Record locking to prevent duplicate identity use
Identity record maintenance logic generates and communicates record lock messages upon successful biometric similarity exceeding a threshold. This message makes corresponding identity records unusable at access control checkpoints, preventing multiple concurrent uses of the same identity and improving processing efficiency.
Checkpoint biographic pre-filtering to reduce biometric comparison burden
The access control checkpoint stores a set of identity records, compares proffered biographic information with these records, and upon detecting multiple matches exceeding a similarity threshold, generates a biometric request message sent to the central resource for further biometric comparison, thereby minimizing unnecessary biometric processing.
Method of biographic disambiguation with biometric comparison at central resource
The method involves receiving identity records, associating records with expected subject lists for checkpoints, communicating lists, receiving biometric comparison requests with proffered biometric and biographic information along with a biographically disambiguated subset, retrieving matching records, conducting biometric comparisons to find highest similarity, and returning comparison results to checkpoints for access decisions.
The claims comprehensively cover a system that centralizes biometric processing, uses rolling expected subject lists, performs biographic pre-filtering, employs record locking to enhance efficiency, and methods coordinating these actions to reduce computational and network burdens while improving accuracy at access control checkpoints.
Stated Advantages
Reduced computing resource consumption such as processor cycles, memory usage, and network bandwidth due to biographic disambiguation reducing the number of biometric comparisons.
Improved system performance by using rolling updates to keep expected subject lists current, minimizing processing of outdated records.
Enhanced privacy and security via use of one-way transformations of biometric information, preventing inversion to original biometric data in case of breach.

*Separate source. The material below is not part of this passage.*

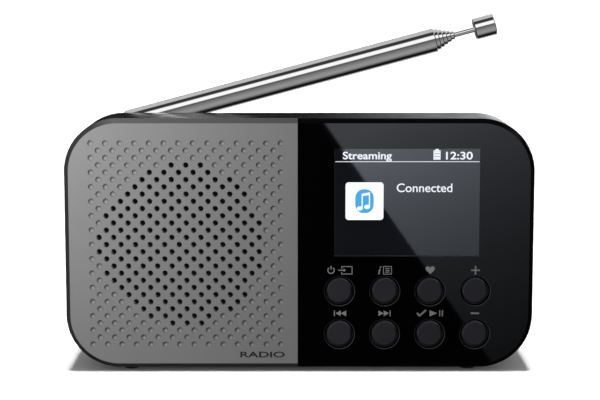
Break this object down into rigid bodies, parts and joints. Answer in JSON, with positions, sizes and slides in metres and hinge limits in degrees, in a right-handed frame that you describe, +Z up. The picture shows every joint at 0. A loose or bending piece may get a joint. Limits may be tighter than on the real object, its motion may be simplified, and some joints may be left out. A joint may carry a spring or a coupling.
{
  "type": "tabletop radio",
  "caption": "Portable tabletop radio with a perforated speaker grille, a lit display window, front push buttons and a folding telescopic antenna.",
  "frame": {"origin": "on the surface that the radio stands on, under the centre of the case", "axes": "+X to the right as seen from the front, +Y from the front to the back, +Z up"},
  "size_m": [0.155, 0.036, 0.1178],
  "materials": {
    "silver_paint": "satin silver paint with a fine texture",
    "gloss_black": "piano black, polished",
    "display_lens": "clear window, polished",
    "black_plastic": "fine moulded texture",
    "button_black": "satin, slightly soft",
    "rubber": "matt",
    "screw_steel": "zinc plated",
    "chrome": "polished",
    "brass": "plain",
    "cloth": "fine black woven mesh",
    "foam": "closed-cell foam",
    "cone_paper": "pressed black paper",
    "frame_steel": "black stoved steel",
    "ferrite": "sintered, matt",
    "zinc_steel": "zinc plated",
    "display_glass": "dark glass, switched on",
    "ribbon": "polyimide film",
    "circuit_board": "green solder mask",
    "chip_black": "moulded resin",
    "capacitor": "printed sleeve",
    "shield": "tinned",
    "cell_wrap": "printed sleeve, plain stripes",
    "contact": "nickel plated"
  },
  "bodies": {
    "case": {"grille_panel": "silver_paint", "window_panel": "gloss_black", "display_lens": "display_lens", "front_cabinet": "gloss_black", "rear_cabinet": "black_plastic", "rubber_feet": "rubber", "case_screws": "screw_steel", "grille_cloth": "cloth", "speaker_gasket": "foam", "speaker_frame": "frame_steel", "speaker_cone": "cone_paper", "speaker_surround": "rubber", "speaker_dust_cap": "cone_paper", "speaker_magnet": "ferrite", "speaker_yoke": "zinc_steel", "speaker_screws": "screw_steel", "display_module": "display_glass", "display_ribbon": "ribbon", "button_board": "circuit_board", "switch_domes": "contact", "main_board": "circuit_board", "tuner_module": "shield", "board_chips": "chip_black", "board_capacitors": "capacitor", "board_screws": "screw_steel", "usb_socket": "shield", "headphone_jack": "chip_black", "battery_springs": "contact", "battery_contacts": "contact", "battery_cell_1": "cell_wrap", "battery_cell_2": "cell_wrap", "battery_cell_3": "cell_wrap", "battery_cell_4": "cell_wrap"},
    "power_button": {"button_power": "button_black"},
    "info_button": {"button_info": "button_black"},
    "favourite_button": {"button_favourite": "button_black"},
    "plus_button": {"button_plus": "button_black"},
    "previous_button": {"button_previous": "button_black"},
    "next_button": {"button_next": "button_black"},
    "play_button": {"button_play": "button_black"},
    "minus_button": {"button_minus": "button_black"},
    "door": {"battery_door": "black_plastic"},
    "antenna_swivel": {"antenna_base": "chrome", "antenna_pin": "chrome", "antenna_nut": "brass"},
    "antenna_mast": {"antenna_knuckle": "chrome", "antenna_section_1": "chrome"},
    "mast_tube_2": {"antenna_section_2": "chrome"},
    "mast_tube_3": {"antenna_section_3": "chrome"},
    "mast_tube_4": {"antenna_section_4": "chrome"},
    "mast_tube_5": {"antenna_section_5": "chrome"},
    "mast_tube_6": {"antenna_section_6": "chrome"},
    "mast_rod": {"antenna_section_7": "chrome", "antenna_tip": "chrome"}
  },
  "joints": [
    {"name": "power_press", "type": "slide", "parent": "case", "child": "power_button", "axis": [0, 1, 0], "range_m": [0, 0.0005], "stiffness_N_per_m": 2000, "springref_m": -0.0002},
    {"name": "info_press", "type": "slide", "parent": "case", "child": "info_button", "axis": [0, 1, 0], "range_m": [0, 0.0005], "stiffness_N_per_m": 2000, "springref_m": -0.0002},
    {"name": "favourite_press", "type": "slide", "parent": "case", "child": "favourite_button", "axis": [0, 1, 0], "range_m": [0, 0.0005], "stiffness_N_per_m": 2000, "springref_m": -0.0002},
    {"name": "plus_press", "type": "slide", "parent": "case", "child": "plus_button", "axis": [0, 1, 0], "range_m": [0, 0.0005], "stiffness_N_per_m": 2000, "springref_m": -0.0002},
    {"name": "previous_press", "type": "slide", "parent": "case", "child": "previous_button", "axis": [0, 1, 0], "range_m": [0, 0.0005], "stiffness_N_per_m": 2000, "springref_m": -0.0002},
    {"name": "next_press", "type": "slide", "parent": "case", "child": "next_button", "axis": [0, 1, 0], "range_m": [0, 0.0005], "stiffness_N_per_m": 2000, "springref_m": -0.0002},
    {"name": "play_press", "type": "slide", "parent": "case", "child": "play_button", "axis": [0, 1, 0], "range_m": [0, 0.0005], "stiffness_N_per_m": 2000, "springref_m": -0.0002},
    {"name": "minus_press", "type": "slide", "parent": "case", "child": "minus_button", "axis": [0, 1, 0], "range_m": [0, 0.0005], "stiffness_N_per_m": 2000, "springref_m": -0.0002},
    {"name": "door_swing", "type": "hinge", "parent": "case", "child": "door", "pos_m": [0.0016, 0.018, 0.0387], "axis": [0, 0, 1], "range_deg": [0, 100]},
    {"name": "antenna_turn", "type": "hinge", "parent": "case", "child": "antenna_swivel", "pos_m": [-0.0644, 0.0106, 0.0792], "axis": [0, 0, 1], "range_deg": [0, 180]},
    {"name": "antenna_tilt", "type": "hinge", "parent": "antenna_swivel", "child": "antenna_mast", "pos_m": [-0.0644, 0.0106, 0.0792], "axis": [0, -1, 0], "range_deg": [-15, 75]},
    {"name": "extend_1", "type": "slide", "parent": "antenna_mast", "child": "mast_tube_2", "axis": [0.9659, 0, 0.2588], "range_m": [0, 0.09]},
    {"name": "extend_2", "type": "slide", "parent": "mast_tube_2", "child": "mast_tube_3", "axis": [0.9659, 0, 0.2588], "range_m": [0, 0.09]},
    {"name": "extend_3", "type": "slide", "parent": "mast_tube_3", "child": "mast_tube_4", "axis": [0.9659, 0, 0.2588], "range_m": [0, 0.09]},
    {"name": "extend_4", "type": "slide", "parent": "mast_tube_4", "child": "mast_tube_5", "axis": [0.9659, 0, 0.2588], "range_m": [0, 0.09]},
    {"name": "extend_5", "type": "slide", "parent": "mast_tube_5", "child": "mast_tube_6", "axis": [0.9659, 0, 0.2588], "range_m": [0, 0.09]},
    {"name": "extend_6", "type": "slide", "parent": "mast_tube_6", "child": "mast_rod", "axis": [0.9659, 0, 0.2588], "range_m": [0, 0.09]}
  ]
}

Prevention of duplicate identity use through record locking, which also reduces computational effort for biographic disambiguation and biometric comparisons.
Centralized biometric processing shifts computational burden from distributed checkpoints to a central resource with ample resources, reducing network transmission of large biometric data and improving throughput.
Documented Applications
Identity verification of airline passengers at airport access control checkpoints.
Use in checkpoint environments requiring secure identification, such as hotels or banks.